Here on the blog, I will write a little bit about the poem and post links for people who would like to read more about the poem/poet. Eventually, I hope to take requests for poems for the box. We'll see how it goes.

As you might have guessed, I love poetry. I am an English teacher and a writer, and I have always believed that people think they dislike poetry way more than they actually do. The idea for this project came to me while walking through my neighborhood. I walked past a house with a plastic box with red letters across the front: Information. The box was empty. Usually, we see those info boxes alongside realtor's signs, but this house didn't seem to be for sale. I felt a visceral sort of enjoyment in imagining what kind of information might be available there in the front yard. Information. Could be anything.

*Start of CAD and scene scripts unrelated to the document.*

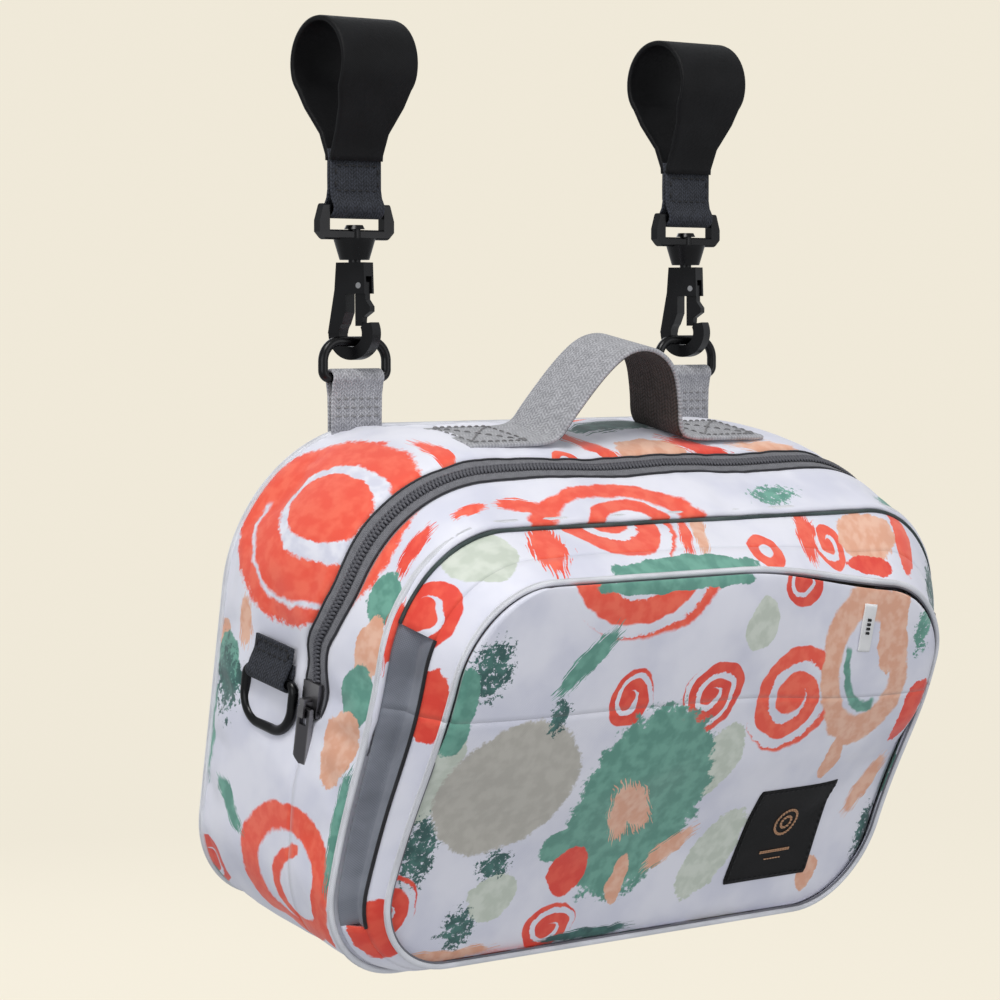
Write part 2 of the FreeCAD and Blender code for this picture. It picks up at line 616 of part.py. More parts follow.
def linings():
    """Thin lining sheets inside the rear half, the lower half and the lid."""
    outside, inside = "(wall + lining_gap)", "(wall + lining_gap + lining_skin)"
    sleeve = ring(outside, inside)
    block = hull(outside)
    back_face = "wall + lining_gap"
    low_level = "-zip_end - 2"
    parts = [common(sleeve, slab(front="zip_depth - tape_half - 1", back=back_face)),
             common(sleeve, slab(front="depth - wall - lining_gap", back=back_face, high=low_level)),
             common(block, slab(front=f"{back_face} + lining_skin", back=back_face)),
             common(block, slab(front="depth - wall - lining_gap", high=low_level,
                                back="depth - wall - lining_gap - lining_skin"))]
    on_bag(fuse(*parts), "lining_body")
    on_bag(common(sleeve, slab(front="depth - wall - lining_gap", back="zip_depth + tape_half + 1",
                               low=ABOVE_FOLD)), "lining_lid")


def inside_pieces():
    """The stiff base board and the slip pocket with its elastic hem on the back lining."""
    board = box(("-108", "-91", "-height + 4.6"), ("108", "-9", "-height + 7"))
    on_bag(held(board), "base_board")
    lining_face = "-wall - lining_gap - lining_skin"
    sheath = box(("-96", f"{lining_face} - 7", "-178"), ("96", f"{lining_face} - 0.1", "-92"))
    space = box(("-95", f"{lining_face} - 6", "-177"), ("95", f"{lining_face} + 1", "-80"))
    on_bag(cut(sheath, space), "inner_pocket")
    hem = box(("-96", f"{lining_face} - 8.6", "-100"), ("96", f"{lining_face} - 7", "-92"))
    on_bag(held(hem), "inner_pocket_elastic")


# ---- carry handle and side rings -----------------------------------------------------------------

def carry_handle():
    """The free arch of webbing, and its two ends sewn flat on the top."""
    rise = "(handle_top - handle_start)"
    centre = f"(handle_top - (handle_half ^ 2 + {rise} ^ 2) / (2 * {rise}))"
    body = new_body("Handle")
    outer = new_sketch(body, "XZ_Plane", "handle_depth")
    circle(outer, "0", centre, f"handle_top - {centre}")
    extrude(body, outer, "web_width")
    inner = new_sketch(body, "XZ_Plane", "handle_depth")
    circle(inner, "0", centre, f"handle_top - handle_skin - {centre}")
    extrude(body, inner, "web_width + 2", "Pocket")
    below = new_sketch(body, "XZ_Plane", "handle_depth")
    polygon(below, [("-90", "-90"), ("90", "-90"), ("90", "handle_start"), ("-90", "handle_start")])
    extrude(body, below, "web_width + 2", "Pocket")
    on_bag(body, "carry_handle")
    for side_name, side in SIDES.items():
        near, far = sorted((f"{side} * (handle_half + 0.5)", f"{side} * (handle_half + 46)"), key=number)
        end = box((near, "-handle_depth - web_width / 2", "0.3"),
                  (far, "web_width / 2 - handle_depth", "0.3 + handle_skin"))
        on_bag(held(end), f"handle_end_{side_name}")


def side_ring(side_name, side):
    """A webbing tab on the side wall with a D-ring hanging in its fold, for a shoulder strap."""
    out = f"{side} * (half_width + side_ring_out)"
    face = f"{side} * half_width"
    half = "web_width / 2"
    skin = f"{side} * (half_width + 2.4)"
    near, far = sorted((face, skin), key=number)
    strip = box((near, f"-side_ring_depth - {half}", "4 - side_ring_drop"),
                (far, f"{half} - side_ring_depth", "17 - side_ring_drop"))
    wrap_radius = "dring_rod + 1.4"
    start = (out, f"-side_ring_depth - {half}", "-side_ring_drop")
    wrap = cylinder(wrap_radius, "web_width", start, AXIS_Y, "Fold")
    web_low, web_high = sorted((face, out), key=number)
    web = box((web_low, f"-side_ring_depth - {half}", "-side_ring_drop"),
              (web_high, f"{half} - side_ring_depth", "5 - side_ring_drop"))
    hole = cylinder("dring_rod + rod_play", "2 * web_width",
                    (out, "-side_ring_depth - web_width", "-side_ring_drop"), AXIS_Y, "RodHole")
    on_bag(cut(fuse(strip, web, wrap), hole), f"side_tab_{side_name}")
    body = rod_frame(f"SideRing_{side_name}", "dring_half", "0", "-20", "3", "11", "dring_rod")
    body.Placement = FreeCAD.Placement(FreeCAD.Vector(), FreeCAD.Rotation(AXIS_Z, 90))
    bind(body, Placement__Base__x=out, Placement__Base__y="-side_ring_depth",
         Placement__Base__z="-side_ring_drop")
    on_bag(held(body), f"side_dring_{side_name}")


# ---- build and write -----------------------------------------------------------------------------

def build():
    for side_name, side in SIDES.items():
        hanging_loop(side_name, side)
        loop_fastener(side_name, side)
        swivel_ring(side_name, side)
        back_dring(side_name, side)
        hook(side_name, side)
        gate_pin(side_name, side)
        gate(side_name, side)
        tab(side_name, side)
        side_ring(side_name, side)
    shell_panels()
    zipper()
    zipper_slider()
    zipper_pull()
    front_pocket()
    patch_on_panel("label_patch", "label_right", "label_drop", "24", "22.5", "0.8")
    patch_on_panel("side_tag", "80", "50", "4", "11", "0.8")
    linings()
    inside_pieces()
    carry_handle()
    doc.recompute()


def check():
    """Stop if any object failed to build or any sub-part has no valid solid."""
    for item in doc.Objects:
        if {"Invalid", "Error"} & set(item.State):
            raise RuntimeError(f"{item.Name} ({item.Label}) failed: {item.State}")
    for item in PIECES:
        shape = item.Shape
        if shape.isNull() or not shape.isValid() or not shape.Solids:
            raise RuntimeError(f"{item.Label} has no valid solid")


def write():
    os.makedirs("parts", exist_ok=True)
    for item in PIECES:
        item.Shape.exportStep(f"parts/{item.Label}.step")
        extent = item.Shape.BoundBox
        print(f"{item.Label:26s} {len(item.Shape.Solids)} solids {item.Shape.Volume:10.0f} mm3  "
              f"x {extent.XMin:.1f}..{extent.XMax:.1f} y {extent.YMin:.1f}..{extent.YMax:.1f} "
              f"z {extent.ZMin:.1f}..{extent.ZMax:.1f}")


build()
check()
write()
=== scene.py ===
"""Looks of the stroller diaper bag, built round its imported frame.

The bag is drawn in millimetres in its own frame: u to the right, v to the back and w up, from the
middle of its back top seam. `place` leans it back and gives metres of the row frame. Printed pieces
carry a chart: millimetres on the cloth before it was sewn, which their pattern and weave follow.
"""
import math

import bpy
import numpy as np
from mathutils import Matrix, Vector


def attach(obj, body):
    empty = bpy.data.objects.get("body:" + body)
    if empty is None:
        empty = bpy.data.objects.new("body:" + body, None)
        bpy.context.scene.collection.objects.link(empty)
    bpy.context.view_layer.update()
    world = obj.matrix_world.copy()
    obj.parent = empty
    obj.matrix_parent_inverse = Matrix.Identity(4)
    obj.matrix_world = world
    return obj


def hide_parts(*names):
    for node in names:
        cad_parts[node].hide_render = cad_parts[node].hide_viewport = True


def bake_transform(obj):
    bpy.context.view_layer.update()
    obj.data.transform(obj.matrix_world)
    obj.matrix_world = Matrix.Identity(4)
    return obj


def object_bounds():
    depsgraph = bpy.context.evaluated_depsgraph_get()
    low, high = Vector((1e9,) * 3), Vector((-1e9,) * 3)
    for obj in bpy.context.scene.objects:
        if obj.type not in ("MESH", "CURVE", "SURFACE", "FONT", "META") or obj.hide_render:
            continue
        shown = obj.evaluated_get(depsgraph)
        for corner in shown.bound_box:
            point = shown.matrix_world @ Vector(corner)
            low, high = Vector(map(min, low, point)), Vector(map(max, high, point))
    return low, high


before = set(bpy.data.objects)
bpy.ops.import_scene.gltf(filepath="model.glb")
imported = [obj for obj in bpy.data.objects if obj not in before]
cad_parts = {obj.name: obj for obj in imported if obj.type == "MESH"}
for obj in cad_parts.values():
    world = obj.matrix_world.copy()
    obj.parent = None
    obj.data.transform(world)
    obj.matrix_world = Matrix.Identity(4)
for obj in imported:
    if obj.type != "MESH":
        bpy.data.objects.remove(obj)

cad_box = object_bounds()

# ---- sizes, in millimetres and degrees ----------------------------------------------------------

MM = 0.001
TILT = math.radians(10.5)
HANG = 145  # handlebar down to the seam at the bag's back top edge
FOLD = -83  # level of the crease across the front
ZIP = -65  # depth of the zipper's line
ZIP_LIP = 7  # half of the gap that its tapes fill
ZIP_SAG = 7.5  # how far it bows forward over the top
ZIP_END = -97  # level of its lower ends
SHOULDER = -50  # depth at which the top starts to slope down
FRONT = -100  # depth of the front seam
REACH = -133.4  # depth of the pocket panel's plane at the level of the top
LEAN = math.tan(math.radians(6.5))
TAB_DEPTH = -41  # middle of the side tabs
REAR_OUTLINE = dict(half=145, top=0, low=-193, top_radius=62, low_radius=37)
FRONT_OUTLINE = dict(half=145, top=-15, low=-196, top_radius=48, low_radius=37)
POCKET_OUTLINE = dict(half=144, top=-16.5, low=-195, top_radius=47.5, low_radius=37)
PANEL_OUTLINE = dict(half=130.3, top=-30.7, low=-191.5, top_radius=36.3, low_radius=36.3)
COLUMNS, ARC_TOP, ABOVE, BELOW, ARC_LOW = 84, 26, 7, 26, 18
ROWS = ARC_TOP + ABOVE + BELOW + ARC_LOW
FOLD_ROW = ARC_TOP + ABOVE
LOOP = 2 * (COLUMNS + ROWS)
BELLOWS_TOP, BELLOWS_LOW = -48, -172
BELLOWS_TUCK = 3.4
POCKET_DEPTH = 24
RIM = 9.5  # printed strip between the bellows and the panel's piping
STRAP = 90  # middle out to a hanging strap
SHELL_SKIN = 2.2
WEB = 25  # width of the webbing
SIDES = {"left": -1, "right": 1}


# ---- geometry helpers ---------------------------------------------------------------------------

def place(points):
    """Bag millimetres to metres of the row frame."""
    u, v, w = np.moveaxis(np.asarray(points, float), -1, 0)
    back = v * math.cos(TILT) - w * math.sin(TILT)
    up = v * math.sin(TILT) + w * math.cos(TILT) - HANG
    return np.stack([u, back, up], -1) * MM


def bag_frame(x, y, z):
    """Row frame millimetres, as for the hanging hardware, to bag millimetres."""
    return [x, y * math.cos(TILT) + (z + HANG) * math.sin(TILT),
            (z + HANG) * math.cos(TILT) - y * math.sin(TILT)]


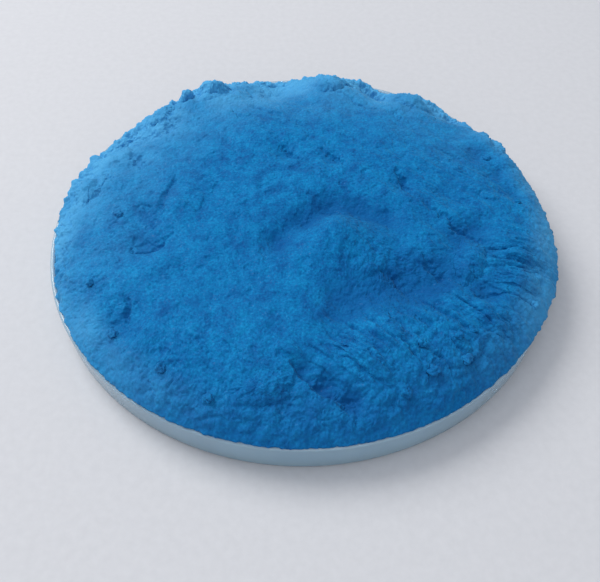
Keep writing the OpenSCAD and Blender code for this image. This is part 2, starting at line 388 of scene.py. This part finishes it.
def lump_share(lump, x, y):
    """Distance from a lump's centre as a share of its ragged outline."""
    dx, dy = x - lump[0], y - lump[1]
    c, s = math.cos(math.radians(lump[2])), math.sin(math.radians(lump[2]))
    u, v = (dx * c + dy * s) / lump[3], (dy * c - dx * s) / lump[4]
    return np.hypot(u, v) / ragged_outline(lump, np.arctan2(v, u))


def lump_rise(lump, x, y):
    """How far a lump swells above the heap, with a groove along parts of its front and right side."""
    share = lump_share(lump, x, y)
    dx, dy = x - lump[0], y - lump[1]
    away = (0.75 * dx - 0.65 * dy) / np.maximum(np.hypot(dx, dy), 0.1)
    groove = np.exp(-(((share - 1) * lump[4] / 0.45) ** 2)) * smooth(-0.2, 0.7, away)
    return lump[5] * np.clip(1 - share**2, 0, None) ** 1.4 - 0.35 * groove


def swells_at(x, y):
    """Height of all swells and hollows together."""
    return sum(h * np.exp(-((x - sx) ** 2 + (y - sy) ** 2) / size**2) for sx, sy, size, h in SWELLS)


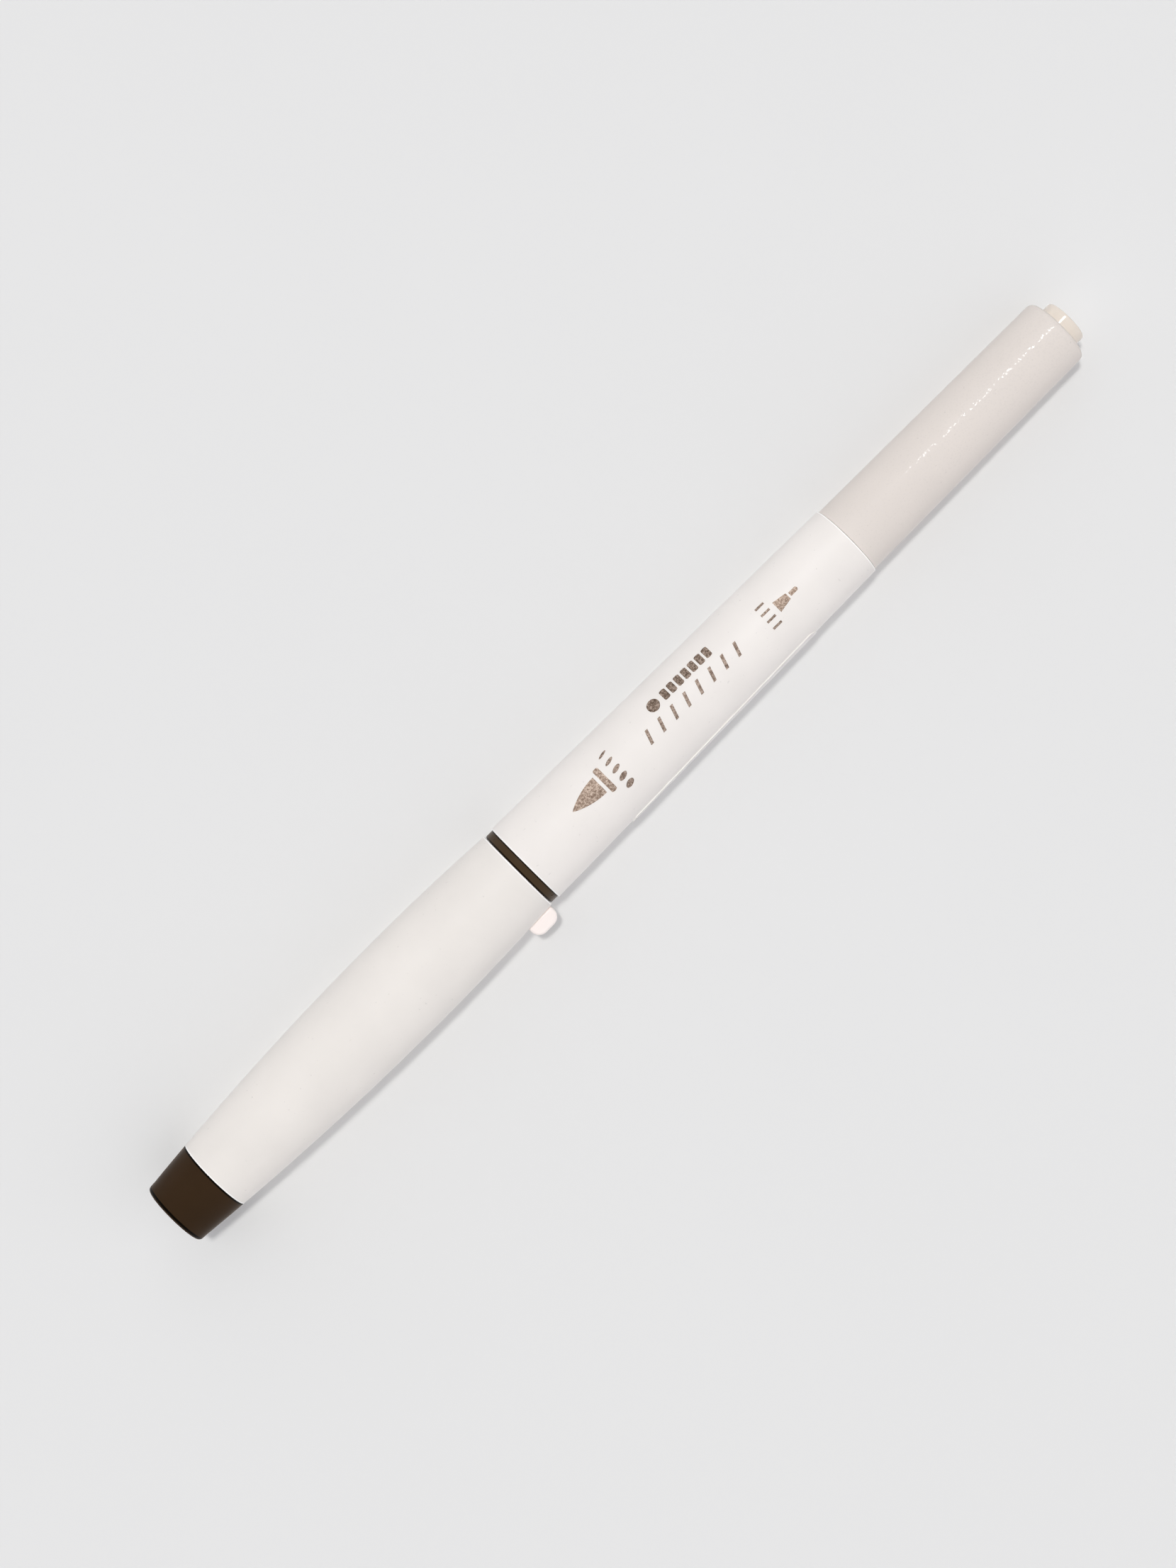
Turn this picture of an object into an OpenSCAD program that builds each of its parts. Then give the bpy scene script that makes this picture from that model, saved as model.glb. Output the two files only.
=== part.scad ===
// Twin-tip calligraphy marker, lying along X with its brush tip towards -X.
// It rests on the ground at Z = 0, and the origin is under the middle of its box.
// Stations are distances along the pen from the brush end's flat face.

/* [Brush cap] */
// Length of the dark plug that closes the end of the brush cap
plug_length = 6.4; // [6:0.1:7]
// Length of the pale brush cap shell, from the plug's seam to the open rim
brush_shell_length = 48.2; // [47.5:0.1:50]
// Largest diameter of the brush cap, at its belly
belly_diameter = 11.8; // [11.7:0.05:12.4]
// Distance of the belly from the brush end's flat face
belly_station = 37; // [36:0.5:39]
// Radius of the long curve between the belly and the plug's end
rear_curve_radius = 370; // [360:5:420]
// Radius of the curve between the belly and the rim
rim_curve_radius = 290; // [280:5:340]
// Diameter of the bore that seats on the brush section's neck
brush_seat_diameter = 9.2; // [9.1:0.05:9.3]
// Corner radius round the plug's flat end
plug_corner_radius = 0.8; // [0.5:0.1:1.1]

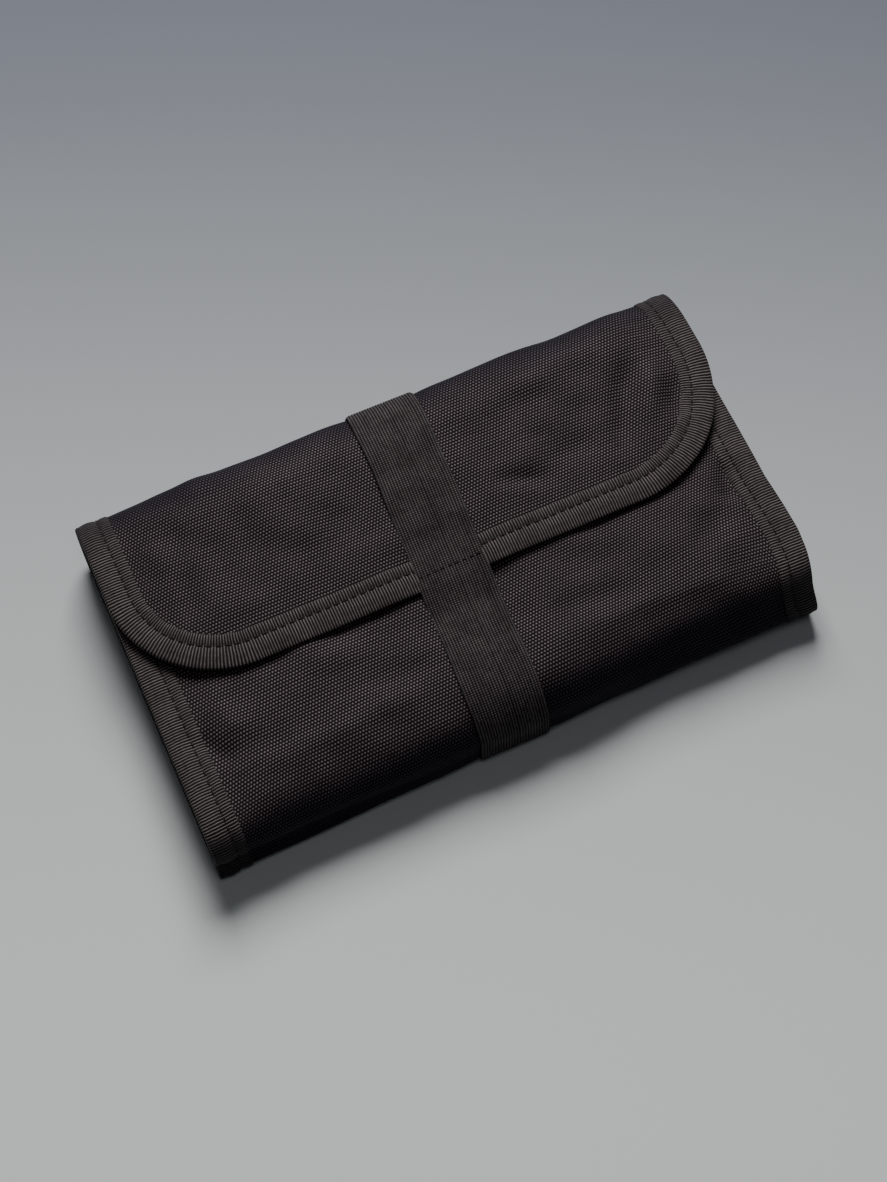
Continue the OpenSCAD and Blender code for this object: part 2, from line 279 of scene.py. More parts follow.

Then I began to see those sweet little free library boxes show up. It occurred to me that maybe people don't want a whole book. Maybe the information I could give out could be poems. So, with a nod to Justin Timberlake, Poem in a Box was born.

Ultimately, the project is for pure enjoyment. Please feel free to post comments about anything related to the project here on the blog. I look forward to hearing from you and keeping the box filled with poems.

First Poem

"Under a Certain Little Star" by Wislawa Szymborska

Szymborska just died on February 1 of this year, and I thought I should start this project by honoring her, truly one of the greatest poets of the 20th century. If you'd like to learn more about her, here's a link:


Here's a nice link to a story from NPR which mentions this poem (in a different translation):


Soon, I'll learn how to make hyperlinks on here. I promise.

Enjoy the poem. If you have questions or comments about it, post them. I love this poem because it illustrates so beautifully the space between the individual and the world, the ways in which we all share suffering, but not at the same time or in the same way. As the best poems do, it raises difficult questions, but does so lightly. "Forgive me, far-off wars, for carrying my flowers home" seems about as apt a description of the ways most of us experience war from safe lands as I've ever read. Killer poem. Buy her books. Enjoy.